Lori Kahikina, HART’s new interim CEO and executive director, earlier told the board that she had dismissed 48 of HART’s 112 employees, with the caveat that some may have to be rehired “as work dictates.”
She also “drastically” reduced an unspecified number of HART contractors who were “part of some of the inefficiences and redundancies that we found.”
The cost savings are still being calculated, but Kahikina said reducing payroll and contractors should result in annual savings of anywhere from $10 million to $38 million.
Plans to avoid putting some underground utility lines along crowded Dillingham Boulevard by moving the guideway farther makai also will result in savings, Kahikina said.
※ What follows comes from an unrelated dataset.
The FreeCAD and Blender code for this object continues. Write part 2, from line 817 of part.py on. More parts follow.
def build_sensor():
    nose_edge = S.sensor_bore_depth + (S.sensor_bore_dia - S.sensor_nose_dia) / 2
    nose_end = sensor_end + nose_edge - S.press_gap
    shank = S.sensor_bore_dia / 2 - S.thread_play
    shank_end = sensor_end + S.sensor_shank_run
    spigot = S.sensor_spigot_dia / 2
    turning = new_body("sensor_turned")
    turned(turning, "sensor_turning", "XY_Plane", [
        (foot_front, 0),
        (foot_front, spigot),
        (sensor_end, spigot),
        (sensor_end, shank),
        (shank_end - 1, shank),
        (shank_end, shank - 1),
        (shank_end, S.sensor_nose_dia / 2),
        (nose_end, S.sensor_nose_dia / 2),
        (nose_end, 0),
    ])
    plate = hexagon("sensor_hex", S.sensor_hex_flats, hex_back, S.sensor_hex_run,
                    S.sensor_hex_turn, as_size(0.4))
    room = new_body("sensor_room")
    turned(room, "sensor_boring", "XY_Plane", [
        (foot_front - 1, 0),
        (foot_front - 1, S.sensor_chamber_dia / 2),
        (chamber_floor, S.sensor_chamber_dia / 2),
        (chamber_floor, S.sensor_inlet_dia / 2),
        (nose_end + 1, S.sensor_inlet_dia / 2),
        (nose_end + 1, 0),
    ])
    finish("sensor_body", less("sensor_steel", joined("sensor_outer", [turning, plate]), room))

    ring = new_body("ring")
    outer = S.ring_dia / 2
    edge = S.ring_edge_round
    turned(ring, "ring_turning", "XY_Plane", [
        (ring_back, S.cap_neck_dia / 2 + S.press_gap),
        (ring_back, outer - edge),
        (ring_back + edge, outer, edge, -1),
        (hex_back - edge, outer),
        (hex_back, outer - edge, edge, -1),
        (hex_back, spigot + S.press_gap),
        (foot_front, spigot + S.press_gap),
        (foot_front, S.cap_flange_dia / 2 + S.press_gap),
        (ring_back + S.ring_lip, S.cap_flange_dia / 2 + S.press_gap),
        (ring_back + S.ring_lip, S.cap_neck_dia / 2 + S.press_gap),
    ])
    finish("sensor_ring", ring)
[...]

But none of the plans, including long-shot hopes of getting more financial support, will not come close to making up the $3.5 billion shortfall, Kahikina said.
Rick Keene, HART’s deputy executive director and chief operating officer, said personnel savings and moving the guideway makai down Dillingham Boulevard could possibly come up with 20% of the $3.5 billion shortfall, while still leaving a whopping 80% of the way to go.
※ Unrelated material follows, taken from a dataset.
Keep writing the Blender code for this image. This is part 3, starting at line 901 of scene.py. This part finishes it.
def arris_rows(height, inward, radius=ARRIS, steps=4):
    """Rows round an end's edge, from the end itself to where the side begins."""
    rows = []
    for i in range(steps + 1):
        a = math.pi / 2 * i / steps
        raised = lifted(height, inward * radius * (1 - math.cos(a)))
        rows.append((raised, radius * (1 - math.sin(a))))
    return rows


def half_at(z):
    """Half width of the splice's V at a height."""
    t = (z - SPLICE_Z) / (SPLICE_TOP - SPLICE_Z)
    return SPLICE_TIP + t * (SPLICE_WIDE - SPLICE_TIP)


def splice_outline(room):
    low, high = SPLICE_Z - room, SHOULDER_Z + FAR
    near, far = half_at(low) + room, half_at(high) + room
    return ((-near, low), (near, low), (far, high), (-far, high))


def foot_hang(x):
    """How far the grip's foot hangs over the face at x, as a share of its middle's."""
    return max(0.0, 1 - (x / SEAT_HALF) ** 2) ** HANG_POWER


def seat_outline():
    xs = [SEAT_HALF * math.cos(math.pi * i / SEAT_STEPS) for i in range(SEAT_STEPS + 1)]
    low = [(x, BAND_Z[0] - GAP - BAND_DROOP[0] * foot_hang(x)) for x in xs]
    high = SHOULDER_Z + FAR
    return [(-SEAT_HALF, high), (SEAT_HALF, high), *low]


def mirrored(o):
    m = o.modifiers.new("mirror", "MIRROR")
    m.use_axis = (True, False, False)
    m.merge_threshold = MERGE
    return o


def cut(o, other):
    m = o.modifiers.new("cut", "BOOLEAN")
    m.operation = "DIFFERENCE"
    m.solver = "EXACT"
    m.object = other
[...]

“It’s going to be hard to close the whole thing,” he said. “We’ve got our work cut out for us.”
During Friday’s hearing, Lynn McCrory, the board’s Human Resources Committee chairwoman, reported that Kahikina met or exceeded expectations during her first quarterly review of four issues, but offered no details of the evaluation.
Kahikina was evaluated on her interaction with the board, external relationships, internal relationships and general management and will be evaluated again for her performance in the current quarter.
Kahikina has said she wants the permanent job. Her predecessor, Andrew Robbins, did not have his three-year contract renewed at the end of the year after serving as the city’s highest-paid employee.
McCrory said of Kahikina:
“HART is undergoing a cultural change which readily identifies problems and then works on solutions, and Lori is an open, strong and focused leader. And, as we all know, there is always room for improvement as she goes forward in her second quarter as the interim executive director/CEO of HART.”